Risk management starts with clear policies that govern access, maintenance, and fee collection. Insist on proper insurance coverage for equipment, liability, and tenant injuries, and ensure that security measures protect both people and property. Develop a maintenance schedule that avoids downtime during peak occupancy and aligns with vendor warranties. Price optimization should be data-driven rather than guesswork; use historical usage patterns to set dynamic rates that respond to demand fluctuations. Build contingencies for supply chain delays, machine outages, or unexpected vacancies. The aim is to keep revenue streams stable while maintaining a high standard of resident service.
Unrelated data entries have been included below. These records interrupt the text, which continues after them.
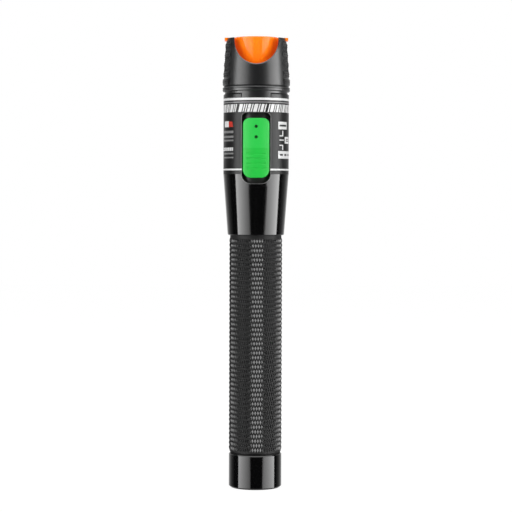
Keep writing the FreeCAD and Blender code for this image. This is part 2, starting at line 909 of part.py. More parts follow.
def make_ferrule_port():
    """Plated port: threaded shank, flange, and a nose that holds the split sleeve."""
    flange_foot = adapter_depth + neck_height
    top = flange_foot + port_height
    sleeve_top = top - port_lip
    sleeve_foot = sleeve_top - sleeve_length - 2 * touch_gap
    bore = sleeve_radius + touch_gap
    port = turned("FerrulePort", [
        (beam_radius, 0),
        (port_thread_radius, 0),
        (port_thread_radius, flange_foot),
        (port_flange_radius, flange_foot),
        (port_flange_radius, flange_foot + port_flange_height),
        (port_radius, flange_foot + port_flange_height),
        (port_radius, top - edge_break),
        (port_radius - edge_break, top),
        (mouth_radius + edge_break, top),
        (mouth_radius, top - edge_break),
        (mouth_radius, sleeve_top),
        (bore, sleeve_top),
        (bore, sleeve_foot),
        (beam_radius, sleeve_foot),
    ], z=port_foot)
    finish(port, "ferrule_port")


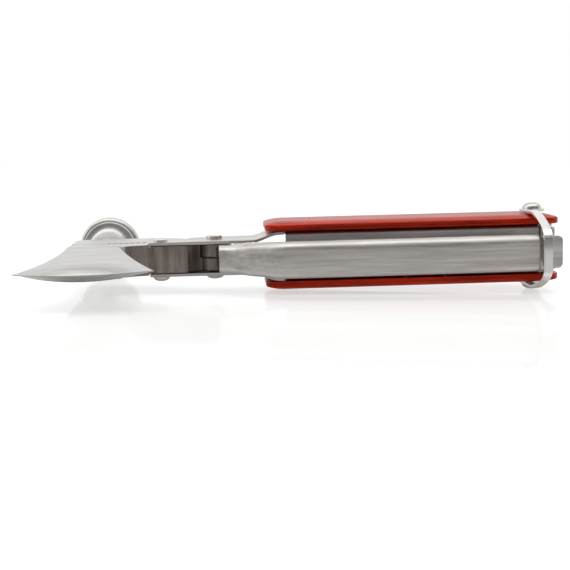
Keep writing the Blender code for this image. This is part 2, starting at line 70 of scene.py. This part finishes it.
# How far a direction leans back or up where the wall and the ceiling begin and end to brighten.
WALL_FADE = (-0.75, 0.35)
WALL_GLOW = (0.24, 1.05)
CEILING_FADE = (0.35, 0.95)
CEILING_GLOW = (0.0, 0.75)
TABLE_CONTACTS = ((-38.0, -10.7), (106.5, -14.6))
TABLE_HALF = 1500.0
TABLE_GLOSS = 0.19
TABLE_ROUGHNESS = 0.07
TABLE_GLOW = 0.28
TABLE_GLOW_SEEN = 0.42


def at(x, y, z=0.0):
    """A place in metres from millimetres beside the pliers pivot."""
    return PIVOT + Vector((x, y, z)) * MM


def linear(colour):
    """An sRGB hex colour as the linear values that shaders take."""
    channels = [int(colour[start:start + 2], 16) / 255 for start in (1, 3, 5)]
    return (*(c / 12.92 if c <= 0.04045 else ((c + 0.055) / 1.055) ** 2.4 for c in channels), 1.0)


def add(tree, kind, sockets=None, **settings):
    """Adds a node with its settings. Each socket takes a value, or another node's output, which is linked."""
    made = tree.nodes.new(kind)
    for name, value in settings.items():
        setattr(made, name, value)
    for name, value in (sockets or {}).items():
        if isinstance(value, bpy.types.NodeSocket):
            tree.links.new(value, made.inputs[name])
        else:
            made.inputs[name].default_value = value
    return made


def show(name, mesh, *materials, sharp=30.0):
    """An object from a bmesh in metres, shaded smooth except where it turns by more than sharp degrees."""
    data = bpy.data.meshes.new(name)
    mesh.to_mesh(data)
    mesh.free()
    for material in materials:
        data.materials.append(material)
    data.shade_smooth()
    data.set_sharp_from_angle(angle=math.radians(sharp))
    made = bpy.data.objects.new(name, data)
    bpy.context.scene.collection.objects.link(made)
    return made


look = Vector((math.sin(CAMERA_YAW) * math.cos(CAMERA_PITCH), math.cos(CAMERA_YAW) * math.cos(CAMERA_PITCH),
               -math.sin(CAMERA_PITCH)))
level = Vector((math.cos(CAMERA_YAW), -math.sin(CAMERA_YAW), 0.0))
upright = level.cross(look)
right = level * math.cos(CAMERA_ROLL) + upright * math.sin(CAMERA_ROLL)
up = upright * math.cos(CAMERA_ROLL) - level * math.sin(CAMERA_ROLL)
turn = Matrix((right, up, -look)).transposed().to_4x4()
camera = bpy.data.objects.new("camera", bpy.data.cameras.new("camera"))
camera.data.lens = CAMERA_LENS
camera.data.sensor_width = CAMERA_SENSOR
camera.data.clip_start, camera.data.clip_end = CAMERA_REACH
camera.matrix_world = Matrix.Translation(at(*CAMERA_PLACE)) @ turn
bpy.context.scene.collection.objects.link(camera)
bpy.context.scene.camera = camera
bpy.context.scene.view_settings.view_transform = "Standard"

world = bpy.data.worlds.new("studio")
bpy.context.scene.world = world
world.use_nodes = True
tree = world.node_tree
tree.nodes.clear()
direction = add(tree, "ShaderNodeTexCoord").outputs["Generated"]
heading = add(tree, "ShaderNodeSeparateXYZ", {"Vector": direction})
wall = add(tree, "ShaderNodeMapRange", {
    "Value": heading.outputs["Y"], "From Min": WALL_FADE[0], "From Max": WALL_FADE[1],
    "To Min": WALL_GLOW[0], "To Max": WALL_GLOW[1]}, interpolation_type="SMOOTHSTEP")
ceiling = add(tree, "ShaderNodeMapRange", {
    "Value": heading.outputs["Z"], "From Min": CEILING_FADE[0], "From Max": CEILING_FADE[1],
    "To Min": CEILING_GLOW[0], "To Max": CEILING_GLOW[1]}, interpolation_type="SMOOTHSTEP")
room = add(tree, "ShaderNodeMath", {0: wall.outputs["Result"], 1: ceiling.outputs["Result"]},
           operation="MAXIMUM")
around = add(tree, "ShaderNodeBackground", {"Color": linear("#ffffff"), "Strength": room.outputs[0]})
backdrop = add(tree, "ShaderNodeBackground", {"Color": linear("#ffffff"), "Strength": 1.0})
choice = add(tree, "ShaderNodeMixShader", {0: add(tree, "ShaderNodeLightPath").outputs["Is Camera Ray"],
                                           1: around.outputs[0], 2: backdrop.outputs[0]})
add(tree, "ShaderNodeOutputWorld", {"Surface": choice.outputs[0]})

# Each lamp's name, its width and depth in metres, its place, what it is aimed at, and its watts.
for lamp, width, depth, place, aim, power in (
        ("overhead_soft_box", 1.5, 0.5, (20, -120, 750), (20, 0, 0), 2.5),
        ("left_strip_lamp", 0.25, 0.6, (-620, -60, 320), (0, 0, 0), 0.5)):
    light = bpy.data.objects.new(lamp, bpy.data.lights.new(lamp, "AREA"))
    light.data.shape = "RECTANGLE"
    light.data.size = width
    light.data.size_y = depth
    light.data.energy = power
    light.location = at(*place)
    light.rotation_euler = (at(*aim) - at(*place)).to_track_quat("-Z", "Y").to_euler()
    bpy.context.scene.collection.objects.link(light)

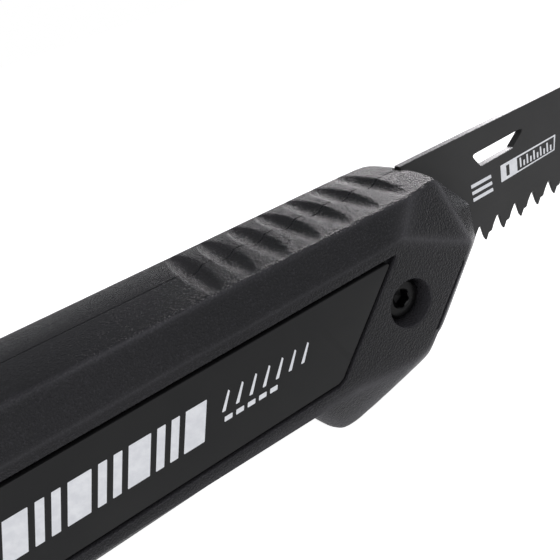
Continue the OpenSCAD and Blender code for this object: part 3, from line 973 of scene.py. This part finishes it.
# ---------------------------------------------------------------------------
# Washer, nut and shell screws: zinc-plated steel. The washer spreads the head's
# load, the nut sits in a hex pocket of the left half, and three self-tapping
# screws under the left plate hold the halves together.
zinc, w = material_tree("zinc_plated_steel")
place = w.add("TexCoord", out=3)
fine = w.add("TexNoise", None, place, 2800.0, 3.0, 0.6)
cloud = w.add("TexNoise", None, place, 300.0, 3.0, 0.6)
tone = cloud.ramp(0.35, 0.75).mix((0.42, 0.43, 0.45, 1), (0.56, 0.56, 0.57, 1))
normal = w.add("Bump", None, Strength=0.25, Distance=0.00003, Height=fine)
close_material(w, w.add("BsdfPrincipled", None, Base_Color=tone, Metallic=1.0,
                        Roughness=0.3 + cloud * 0.16, Normal=normal))

washer_low, washer_high = corners_of("clamp_washer")
foot, top = -washer_high[1], -washer_low[1]
washer_r = (washer_high[0] - washer_low[0]) / 2
form = Form()
turned(form, screw_x, screw_z,
       [2.25, washer_r - 0.12, washer_r, washer_r, washer_r - 0.12, 2.25, 2.15, 2.15, 2.25],
       [foot, foot, foot + 0.12, top - 0.12, top, top, top - 0.1, foot + 0.1, foot])
form.make("screw_washer", zinc, "clamp", "clamp_washer", False, 35)

nut_low, nut_high = corners_of("clamp_nut")
foot, top = nut_low[1], nut_high[1]
hexagon = np.roll(polygon_radius(7.0), 8)
form = Form()
r, h = thread(2.03, 0.2, 0.7, foot + 0.3, top - 0.25, 0.07)
turned(form, screw_x, screw_z,
       [2.4, 3.45, np.minimum(hexagon, 3.8), hexagon, hexagon, np.minimum(hexagon, 3.8), 3.45,
        2.4, *r[::-1], 2.4],
       [foot, foot, foot + 0.2, foot + 0.5, top - 0.5, top - 0.2, top, top, *h[::-1], foot])
form.make("screw_nut", zinc, "handle", "clamp_nut", True, 35)

for name, (x, z) in zip(("front", "middle", "rear"), screw_places):
    low, high = corners_of("shell_screw_" + name)
    tail, top = low[1], high[1]
    foot = top - 2.2
    cross = 0.42 + 1.15 * np.abs(np.cos(2 * round_angle)) ** 8
    form = Form()
    r, h = thread(1.12, 0.37, 1.3, tail + 1.0, foot - 1.2, 0.12)
    turned(form, x, z,
           [0, 0.3, 1.1, *r, 1.4, 1.4, 2.7, 2.95, 3.0, 2.9, 2.6, 2.1, cross + 0.05, cross,
            cross * 0.8, 0],
           [tail, tail, tail + 0.9, *h, foot - 1.0, foot, foot, foot + 0.1, foot + 0.7,
            foot + 1.3, foot + 1.8, top - 0.05, top, top - 0.05, top - 1.1, top - 1.3])
    form.make("self_tapper_" + name, zinc, "handle", "shell_screw_" + name,
              True, 35)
Ongoing performance monitoring is essential to sustain value. Regularly compare actual results to projections, and investigate material variances promptly. If parking demand dips due to external factors, consider promotional pricing or targeted marketing to preserve utilization. In laundry operations, monitor machine uptime and customer feedback to guide replacements or upgrades. For storage, track occupancy, turnover rates, and renter profiles to tailor space configurations. A feedback loop that ties data to operational tweaks ensures the asset continues to generate meaningful NOI growth rather than fading over time.
Over the long run, ancillary income streams can enhance exit multipliers and overall asset value when properly managed. Lenders appreciate diversified revenue sources that reduce reliance on rent alone, and investors often regard well-run programs as indicators of proactive asset management. The key is to document performance history, including occupancy stability, price realization, and maintenance efficiency. When presenting to stakeholders or potential buyers, demonstrate a track record of sustained margins, predictable cash flow, and disciplined capital planning. A well-executed program can also differentiate a property in competitive markets, supporting higher valuations and smoother sales processes.
In practice, the decision to add parking, laundry, or storage should be driven by a clear market signal and a precise financial forecast. Start by validating demand through tenant surveys or utilization measurements. Then translate those insights into a defensible pro forma with explicit assumptions and risk buffers. Finally, implement the chosen streams with thoughtful project management, aligning capital spend with expected returns and tenant experience. With diligence, ancillary income can become a meaningful contributor to NOI, reinforcing the asset’s resilience amid market cycles and enhancing long-term ownership outcomes.